Art Dubai also succeeded in attracting more than 25,000 visitors this year – a record - as well as 75 museum groups and 300 individual museum and institutional representatives. After seven editions, the fair would seem, finally, to be gaining the respect and recognition it deserves as a serious platform for high quality regional art, and one of the most important and influential events in the international art calendar.

The next litmus test for the region comes in the shape of a giant, jewel-encrusted bear. The bear, and the sleeping, pyjama-clad child it carries through an enchanted forest, are the subject of Secret Garden by the renowned Iranian contemporary artist Farhad Moshiri. At Bonham's inaugural Dubai sale in 2007, Moshiri's Swarovski crystal studded calligraphic work Eshgh (Love), broke records for an artist from the Middle East by being the first to achieve more than US$1 million at auction.

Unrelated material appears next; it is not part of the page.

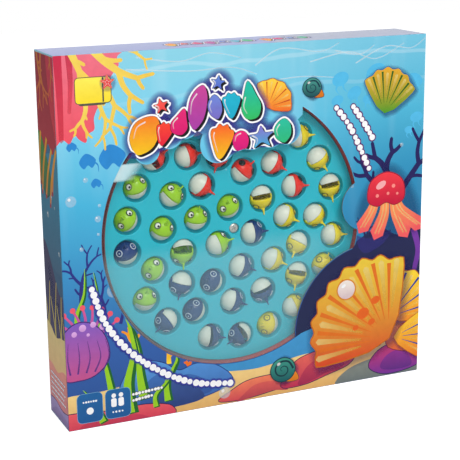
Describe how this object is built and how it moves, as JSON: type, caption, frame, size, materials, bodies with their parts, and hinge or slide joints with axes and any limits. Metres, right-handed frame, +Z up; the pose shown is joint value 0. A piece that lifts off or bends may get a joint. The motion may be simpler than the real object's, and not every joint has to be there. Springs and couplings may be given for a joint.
{
  "type": "boxed magnetic fishing game",
  "caption": "Upright printed carton with a large round film window over a motorised turntable of toy fish in a square base, with poles beside it.",
  "frame": {"origin": "middle of the carton's bottom face", "axes": "+X along the width to the right as the front is looked at, +Y from front to back, +Z up"},
  "size_m": [0.37, 0.058, 0.342],
  "materials": {
    "print": "glossy printed card",
    "film": "clear film",
    "base_red": "moulded, satin",
    "disc_teal": "moulded, satin",
    "screw_steel": "plated",
    "motor_white": "moulded",
    "switch_black": "moulded",
    "fish_green": "moulded",
    "fish_blue": "moulded",
    "fish_red": "moulded",
    "fish_yellow": "moulded",
    "pole_red": "moulded",
    "pole_yellow": "moulded",
    "pole_green": "moulded",
    "pole_blue": "moulded"
  },
  "bodies": {
    "box": {"carton": "print", "window_film": "film", "base_tray": "base_red", "base_cover": "base_red", "battery_door": "base_red", "gear_motor": "motor_white", "fishing_pole_1": "pole_red", "fishing_pole_2": "pole_yellow", "fishing_pole_3": "pole_green", "fishing_pole_4": "pole_blue"},
    "flap": {"end_flap": "print"},
    "switch": {"power_switch": "switch_black"},
    "disc": {"turntable": "disc_teal", "centre_screw": "screw_steel", "output_shaft": "motor_white", "fish_01": "fish_green", "fish_02": "fish_green", "fish_03": "fish_blue", "fish_04": "fish_yellow", "fish_05": "fish_green", "fish_06": "fish_blue", "fish_07": "fish_yellow", "fish_08": "fish_red", "fish_09": "fish_red", "fish_10": "fish_green", "fish_11": "fish_blue", "fish_12": "fish_yellow", "fish_13": "fish_red", "fish_14": "fish_red", "fish_15": "fish_red", "fish_16": "fish_green", "fish_17": "fish_green", "fish_18": "fish_blue", "fish_19": "fish_blue", "fish_20": "fish_blue", "fish_21": "fish_yellow", "fish_22": "fish_yellow", "fish_23": "fish_red", "fish_24": "fish_red", "fish_25": "fish_green", "fish_26": "fish_blue", "fish_27": "fish_yellow", "fish_28": "fish_yellow", "fish_29": "fish_yellow", "fish_30": "fish_yellow", "fish_31": "fish_red", "fish_32": "fish_red", "fish_33": "fish_green", "fish_34": "fish_red", "fish_35": "fish_green", "fish_36": "fish_green", "fish_37": "fish_blue", "fish_38": "fish_green", "fish_39": "fish_blue", "fish_40": "fish_blue", "fish_41": "fish_blue", "fish_42": "fish_yellow", "fish_43": "fish_yellow", "fish_44": "fish_yellow", "fish_45": "fish_yellow"}
  },
  "joints": [
    {"name": "flap_hinge", "type": "hinge", "parent": "box", "child": "flap", "pos_m": [-0.185, -0.029, 0.171], "axis": [0, 0, 1], "range_deg": [0, 110]},
    {"name": "turntable_spin", "type": "hinge", "parent": "box", "child": "disc", "pos_m": [-0.0136, -0.018, 0.1695], "axis": [0, -1, 0], "continuous": true},
    {"name": "switch_slide", "type": "slide", "parent": "box", "child": "switch", "axis": [0, 0, 1], "range_m": [0, 0.004]}
  ]
}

Not surprisingly, Secret Garden is seen as the leading work at the forthcoming Christie's sale of Modern and Contemporary Arab, Iranian and Turkish art in Dubai where it carries an estimate of $300,000 – 500,000. Potential investors should take note: at what price the hammer falls will be seen as both a reflection of the health of the market in Dubai and the wider region as well as an indication of the appetite for art from the Middle East in the wider market beyond.


Christie's auction of Modern and Contemporary Arab, Iranian and Turkish Art, takes place at the Jumeirah Emirates Towers Hotel April 16 and 17. Viewing is open to the public at JET 14-15 April, from 2pm to 10pm.